Island Home



Tim Winton’s ‘landscape memoir’ indicates his central thesis: that the sense of place that is unique in Australia is what shapes him, and if we follow Winton’s logic, all of us (if only we would allow it). While the chapters are not completely sequential, he opens in County Offaly, Ireland, in 1988, and ends on Anzac Day (in what feels like a recent reflection). Most of the memoir is about Winton’s Australian life and the local landscape, though he does take us to Europe on occasion– where he feels that architecture cannot compensate for the lack of a wide sky since he ‘was calibrated differently to a European’ (p.14).

For various personal reasons of my own travels, I really enjoyed the chapters that dealt directly with expatriate issues: ‘The Island Seen and Felt’, ‘Waychinicup, 1987’, and particularly the essay, ‘The Power of Place’. Winton has spoken on these matters before – that sense in which he is a writer on the wrong side of a continent on the wrong side of the hemisphere. Here he links questions of language, and engagement with place, to the colonial hang-ups and the need for Australians to embrace the land more directly, as he has so wonderfully demonstrated in this memoir. Despite misgivings about urban development and threats to the land from commerce and mining, Winton remains optimistic that a cultural shift is occurring on his island home:

Most of us are better at claiming than being claimed, and when it comes to thinking about land and home this is a hard lesson Australians have been learning since settlement. But after two centuries of demanding and seizing, many non-indigenous Australians have finally begun to commit. Our reverence, from love, in a spirt of kinship to the place itself’ (pp.221-222).
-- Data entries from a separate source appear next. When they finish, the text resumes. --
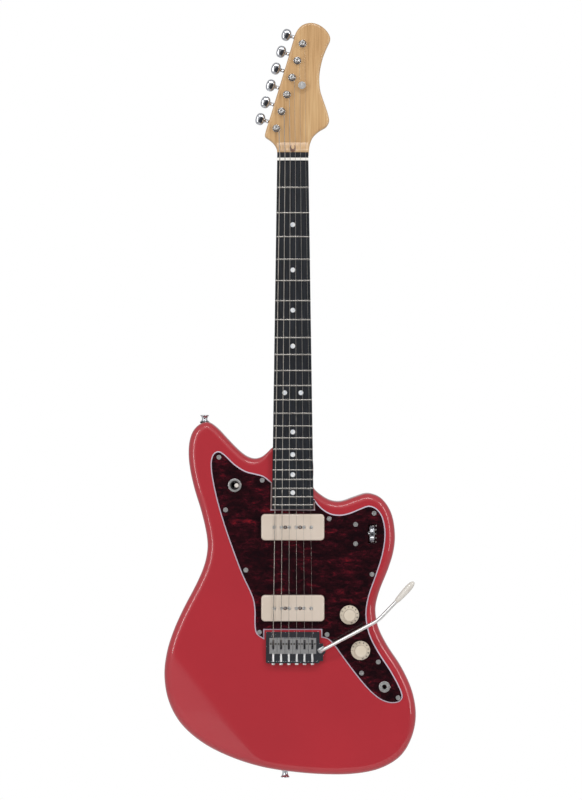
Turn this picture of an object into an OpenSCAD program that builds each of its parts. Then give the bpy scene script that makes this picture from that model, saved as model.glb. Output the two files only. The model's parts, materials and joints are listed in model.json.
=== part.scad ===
// Solid-body electric guitar with an offset body, two soap-bar pickups and a two-post vibrato.
// It hangs upright: +X is the treble side, -Y is the front, +Z runs up the neck.
// The origin is where a wall hanger's fork holds the neck, just under the headstock.

/* [Strings and neck] */
// Length of the open string, from nut to saddle
scale_length = 648; // [600:1:700]
// Width of the neck at the nut
nut_width = 42.4; // [40:0.1:50]
// Width of the neck at the twelfth fret
twelfth_width = 52.1; // [50:0.1:58]
// Number of frets
fret_count = 22; // [20:1:24]
// Radius of the fretboard's curved top
board_radius = 240; // [180:5:400]
// Thickness of the fretboard at its middle
board_thick = 6; // [5:0.5:7]
// Distance between neighbouring strings at the saddles
string_pitch = 10.6; // [10:0.1:11]

/* [Body] */
// Width of the body at its widest
body_width = 342.5; // [330:0.5:410]
// Thickness of the body
body_thick = 44; // [42:0.5:50]
// Thickness of the pickguard
guard_thick = 2.4; // [2:0.1:3]

/* [Headstock] */
// Thickness of the headstock
head_thick = 14.5; // [13:0.5:16]
// Distance between neighbouring tuning machines
tuner_pitch = 24.05; // [23:0.05:27]
// Lean of the row of tuning machines from the centre line
tuner_lean = 17.2; // [14:0.1:20]
// Diameter of a string post
post_d = 6.2; // [5.5:0.1:7]

/* [Pickups and controls] */
// Width of a pickup cover
pickup_w = 85.5; // [80:0.5:90]
// Height of a pickup cover along the strings
pickup_h = 35.5; // [30:0.5:38]
// Diameter of a knob's skirt
knob_d = 26; // [22:0.5:30]
// Diameter of the tone roller
roller_d = 24; // [20:0.5:25]

/* [Vibrato] */
// Width of the bridge plate
plate_w = 72.6; // [70:0.1:78]
// Depth of the vibrato block below the bridge plate
block_depth = 40; // [34:0.5:41]
// Diameter of the vibrato arm
arm_d = 5; // [4:0.1:6]

/* [Hidden] */
$fn = 48;

// Heights below are measured from the saddle line, which lies this far under the origin.
hang_above_nut = 16;
saddle_z = -(scale_length + hang_above_nut);

// Body outline control points, anticlockwise from the bass side of the neck, for a 342.5 mm body
// and a 648 mm scale.
outline_width = 342.5;
outline_scale = 648;
BODY_POINTS = [[-27.5, 259], [-34, 253], [-42, 246.5], [-52, 244], [-63, 247.5], [-75, 257],
    [-90, 272.5], [-104, 287], [-116, 294], [-128, 290], [-137, 279], [-141.5, 260], [-140.5, 235],
    [-134, 204], [-125, 174.5], [-118, 145], [-116, 123], [-120.5, 99], [-132, 72], [-147, 43.5],
    [-161, 13], [-171, -18], [-175, -51], [-169.5, -86], [-153.5, -116.5], [-126, -141.5],
    [-91, -160], [-48, -174], [0, -182], [50, -185.5], [89, -184], [121, -176.5], [147, -160],
    [162, -134.5], [167.5, -104], [162, -71], [147.5, -39.5], [129.5, -12], [116.5, 14.5],
    [112.5, 40], [118, 64.5], [129, 92], [137, 118], [139, 142], [134, 170], [120.5, 190],
    [102, 196.8], [84, 192], [66, 186], [52, 187], [39, 194], [28, 205], [28, 222], [27.5, 240],
    [24, 254], [10, 261], [-10, 262]];
// Pickguard: from the neck down the bass side to the bridge, then from the bridge round the horn.
GUARD_BASS = [[-28.5, 212], [-39, 220.5], [-50, 223.8], [-64, 227.5], [-79, 237], [-93, 250.5],
    [-101.5, 254.5], [-108.5, 250], [-111.5, 238], [-109.5, 217], [-103, 187], [-93.5, 154.5],
    [-82, 121], [-68.5, 85.5], [-55, 56], [-52, 38], [-52, 20], [-49.5, 6.5], [-38.5, -1.5]];
GUARD_TREBLE = [[38.5, 1.5], [47, -0.5], [55, -8], [66, -23], [82, -44.5], [100, -66.5], [116, -81],
    [130, -87], [143, -86.5], [149, -80], [146, -67.5], [133, -43], [117, -18.5], [104.5, 6.5],
    [100, 33], [103.5, 57], [113, 84.5], [122, 113], [126, 141], [122.5, 164], [114, 176.5],
    [103, 180.5], [90, 176], [76, 170.5], [63, 168.2], [50, 170.5], [38, 178.5], [28.5, 190]];
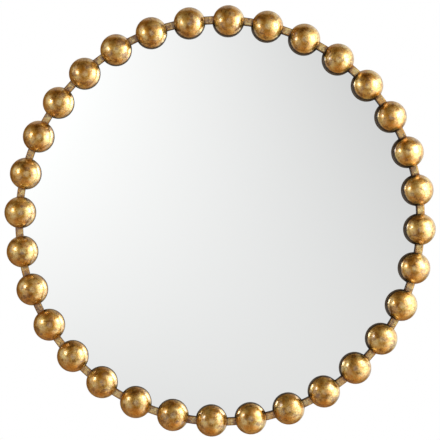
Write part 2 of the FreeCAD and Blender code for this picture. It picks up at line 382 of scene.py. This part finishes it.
# Leaf over red-brown bole over a dark base coat, which is left bare behind, next to the glass.
def makeGilded(name, leafLook):
    material, tree, shader = startMaterial(name, **gilding["gloss"])
    place = objectPlace(tree)
    leaf = useGroup(
        tree, leafSurface, place,
        Sheets=leafLook["sheets"], Tears=leafLook["tears"], Pinholes=leafLook["pinholes"],
    )
    pale = ramp(tree, leaf["Tone"], *leafLook["tones"])
    colour = blendColours(tree, pale, gilding["rich"], gilding["pale"])
    colour = blendColours(tree, product(tree, leaf["Toned"], leafLook["toning"]), colour, gilding["toner"])

    scale, span = gilding["specksBehind"]
    remains = ramp(tree, noise(tree, place, scale, 4.0, 0.7), *span, 1.0, 1.0 - gilding["leftBehind"])
    bareBack = product(tree, ramp(tree, behindLeaf(tree, place, leafLook), *gilding["leafEnd"]), remains)

    edge = addNode(tree, "ShaderNodeAttribute", {"attribute_name": "worn"}).outputs["Fac"]
    scale, share = gilding["edgeSpecks"]
    edge = calc(tree, "ADD", edge, product(tree, noise(tree, place, scale, 3.0), share))
    edgeBreak = product(tree, ramp(tree, edge, *gilding["edgeSpan"]), leafLook["bareEdges"])
    broken = calc(tree, "MAXIMUM", calc(tree, "MAXIMUM", leaf["Torn"], leaf["Pinhole"]), edgeBreak)
    joint = addNode(tree, "ShaderNodeAttribute", {"attribute_name": "joint"}).outputs["Fac"]
    scale, span = gilding["grimePlaces"]
    grime = product(tree, joint, ramp(tree, noise(tree, place, scale, 3.0), *span, 0.55, 1.0), clamp=True)

    colour = blendColours(tree, product(tree, broken, leafLook["break"]), colour, gilding["bole"])
    colour = blendColours(tree, grime, colour, gilding["bole"])
    colour = blendColours(tree, bareBack, colour, gilding["baseCoat"])
    tree.links.new(colour, shader.inputs["Base Color"])
    lessMetal = calc(tree, "MAXIMUM", product(tree, broken, gilding["lessMetal"]), bareBack)
    tree.links.new(calc(tree, "SUBTRACT", 1.0, lessMetal, True), shader.inputs["Metallic"])

    rougher = gilding["rougher"]
    rough = product(tree, calc(tree, "MAXIMUM", broken, grime), rougher["broken"])
    rough = calc(tree, "ADD", leafLook["roughness"], rough)
    toneOff = calc(tree, "SUBTRACT", leaf["Tone"], 0.5)
    rough = calc(tree, "ADD", rough, product(tree, toneOff, rougher["tone"]))
    rough = calc(tree, "ADD", rough, product(tree, grime, rougher["grime"]))
    tree.links.new(rough, shader.inputs["Roughness"])
    addRelief(tree, shader, leaf["Height"], leafLook["bump"], gilding["reliefDepth"])

    # broken holds the edge breaks too
    unsealed = product(tree, calc(tree, "MAXIMUM", grime, broken), gilding["dulled"])
    unsealed = calc(tree, "MAXIMUM", unsealed, bareBack)
    tree.links.new(calc(tree, "SUBTRACT", gilding["lacquer"], unsealed, True), shader.inputs["Coat Weight"])
    return material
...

I very much valued reading Winton’s insights into place, not only from a geopolitical, post-colonial outlook, but also for the language he brings to bear in the descriptions of ‘rocks and stones and trees’ (to sound a little post-Romantic). The memoir is an object lesson in itself, in other words, to the idea that Australian writers and painters need to engage more deeply with the land in their works, for that is what is not only distinctive but ultimately what is important, moving towards an understanding of the sacred. Not for crown or state, but kindship to family and love of place.